Graduating students at the Briarcliffe College commencement ceremony

Graduating students at the Briarcliffe College commencement ceremony in Brentwood on Saturday, May 14, 2016. Credit: Steven Sunshine

Briarcliffe College held its commencement ceremony Saturday on the Brentwood campus of Suffolk County Community College.

Number of graduates

384 with 166 associate degrees and 218 bachelor’s degrees.

Commencement speaker

Dr. Harold Fernandez, a professor of cardiovascular and thoracic surgery at the Hofstra Northwell School of Medicine, said he came to the United States illegally from Medellín, Colombia, arriving in Florida in a small boat at age 13. He later earned degrees from Princeton and Harvard universities. Fernandez told graduates he isn’t a famous politician or athlete — “just someone who came here without documents who faced obstacles and a lot of adversity and was able to make a dream of helping people a reality . . . It doesn’t matter if people tell you [that] you can’t make it in life because you’re undocumented, because of the color of your skin, because of your gender, because of your orientation. No, you can make it.”

Student speakers

  • Valedictorian Denise Titone, 47, of Farmingville, who earned a bachelor’s degree in business administration, said she began attending Briarcliffe after she was laid off during a downsizing of a manufacturing company. She urged fellow graduates not to fear change. “Don’t pick a job that’s safe. Take risks,” she said. “Go out there, and show the world the potential that is in you.”
  • Salutatorian Garrett Majka, 20, of Centereach, who earned an associate degree in accounting, said that “success is not how much money you make or how many Twitter followers you have. Believe me. I think success derives from respect.”

Student reactions

Vikki Castillo, 26, Brentwood, graphic design. “I hope everything does play out when it comes to our degrees, that it will be real after 2018,” Castillo said. “Everyone advises us that it will.”

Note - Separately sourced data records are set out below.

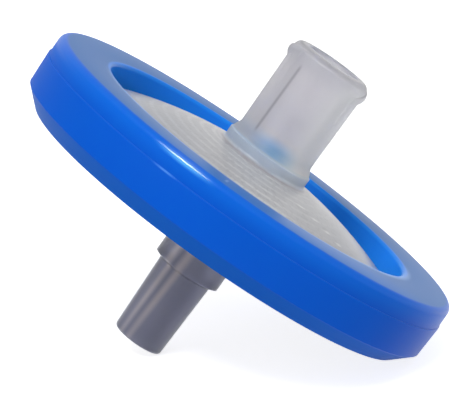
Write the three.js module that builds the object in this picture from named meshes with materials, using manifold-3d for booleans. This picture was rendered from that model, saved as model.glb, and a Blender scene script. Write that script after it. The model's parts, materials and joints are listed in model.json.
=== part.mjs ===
import * as THREE from 'three';
import { mergeVertices, toCreasedNormals } from 'three/addons/utils/BufferGeometryUtils.js';
import Module from 'manifold-3d';

// A disc syringe filter, in millimetres: two translucent housings hold a filter membrane
// between their ribbed faces, and an outer ring is moulded round their flanges.
// Heights are measured along the filter's axis from the ring's top face, up towards the inlet.

const RING_FACETS = 48; // flats round the ring and the membrane
const HOUSING_FACETS = 32; // flats round each housing
const DOME_STEPS = 5; // straight steps from the boss to the rim of a domed plate
const ROUND_STEPS = 2; // straight steps round a small edge

// Outer ring
const RING_RADIUS = 18;
const RING_HEIGHT = 5.6;
const RING_WIDTH = 4.6; // from the wall to the bore
const RING_WALL = 2.3; // plastic outside the flanges' groove
const RING_TOP_ROUND = 0.55;
const RING_BORE_ROUND = 0.3;
const PARTING_DEPTH = 1.7; // the mould's parting line runs round the wall here
const PARTING_STEP = 0.08;
const SKIRT_DRAFT = 0.1;
const SKIRT_BEVEL_HEIGHT = 1.3;
const SKIRT_BEVEL_WIDTH = 1.35;

// Flanges, stacked inside the ring's groove with the membrane between them
const FLANGE_DEPTH = 1.85; // inlet flange below the ring's top face
const FLANGE_THICKNESS = 0.65;
const MEMBRANE_MARGIN = 1.3; // flange edge to membrane edge
const MEMBRANE_THICKNESS = 0.15;
const SEAT_GAP = 0.2; // between pieces that seat on each other

// Domed plates
const INLET_CROWN = 0.8; // crown of the inlet plate above the ring's top face
const OUTLET_CROWN = 0.25; // crown of the outlet plate below the ring's bottom face
const PLATE_THICKNESS = 0.8;

// Concentric ribs, broken by radial channels that lead to and from the middle
const RIB_START_RADIUS = 4.5;
const RIB_PITCH = 1;
const RIB_WIDTH = 0.45;
const RIB_DRAFT = 0.06; // taken off each side of a rib towards its crest
const INLET_RIB_HEIGHT = 0.3;
const CHANNEL_COUNT = 6;
const CHANNEL_WIDTH = 1.1;
const CHANNEL_DEPTH = 0.1; // below the ribs' feet
const CHANNEL_TURN = -3.6; // degrees from the side that the filter lies on

// Inlet hub: a female fitting with a 6 % socket and two locking lugs
const BOSS_RADIUS = 3.6;
const BOSS_TOP = 1.65;
const BOSS_FILLET = 0.35;
const BOSS_BEVEL = 0.12;
const HUB_FOOT_RADIUS = 3.2;
const HUB_FOOT_RISE = 0.65; // the boss slopes up into the hub over this height
const HUB_RIM_RADIUS = 3.28;
const HUB_TOP = 9.85;
const HUB_RIM_ROUND = 0.55;
const SOCKET_MOUTH_RADIUS = 2.145;
const SOCKET_DEPTH = 7.7;
const SOCKET_LEAD_IN = 0.12;
const FEED_HOLE_RADIUS = 0.9;
const LUG_RADIUS = 3.52;
const LUG_ROOT = 0.3; // how deep a lug starts inside the hub's wall
const LUG_ARC = 110; // degrees
const LUG_DEPTH = 2.5; // underside of a lug below the rim, at its low end
const LUG_THICKNESS = 1.4; // at its root
const LUG_TOP_DEPTH = 0.25; // no part of a lug comes nearer to the rim's plane
const LUG_LEAD = 5; // rise of the helical lug in one turn
const LUG_TURN = -245; // degrees from the side that the filter lies on
const LUG_STEPS = 10;
const LUG_SECTION = [[0, 0], [1, 0.46], [1, 0.79], [0, 1]]; // outwards and up, as shares of its size
const LUG_END_REACH = 0.2; // share of a lug's width that is left at its ends

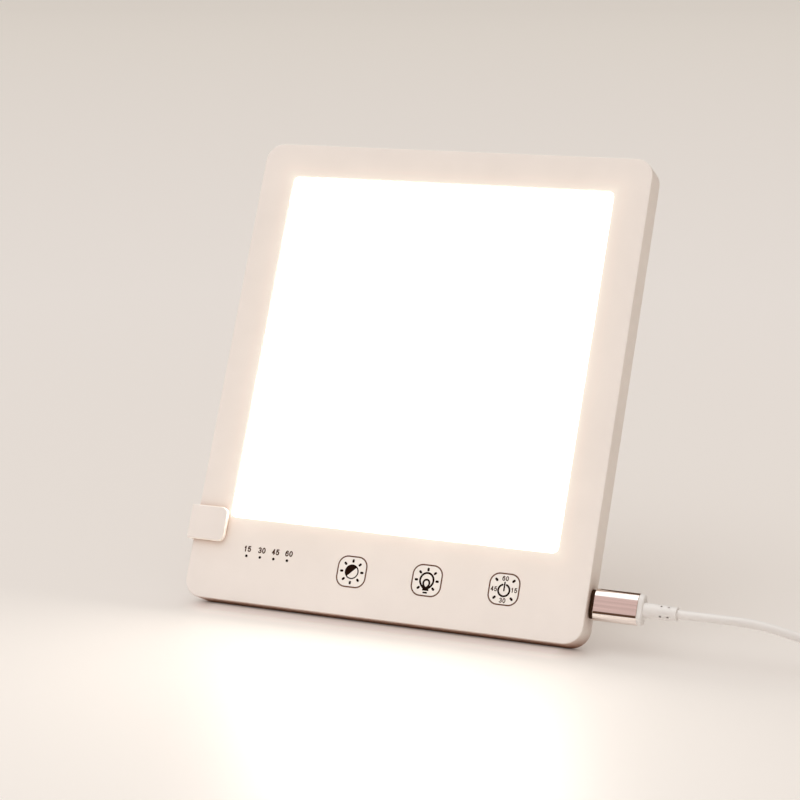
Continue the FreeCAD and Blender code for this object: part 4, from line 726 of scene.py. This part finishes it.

Cecelia Young, 20, Centereach, graphic design. “With art therapy, I can combine my love for art with my love for helping people,” Young said.

Crystal Dunn, 21, Central Islip, health care management. “It’s hard that it [Briarcliffe] won’t be here, so that maybe one day when I have kids, they won’t be able to see the college that I went to,” Dunn said. The school announced it is closing its Patchogue and Brentwood campuses.

Maryuri Moreno-Arevalo, 24, Westbury, health care management. “Health care is the future,” Moreno-Arevalo said. “People are always going to get sick, unfortunately.”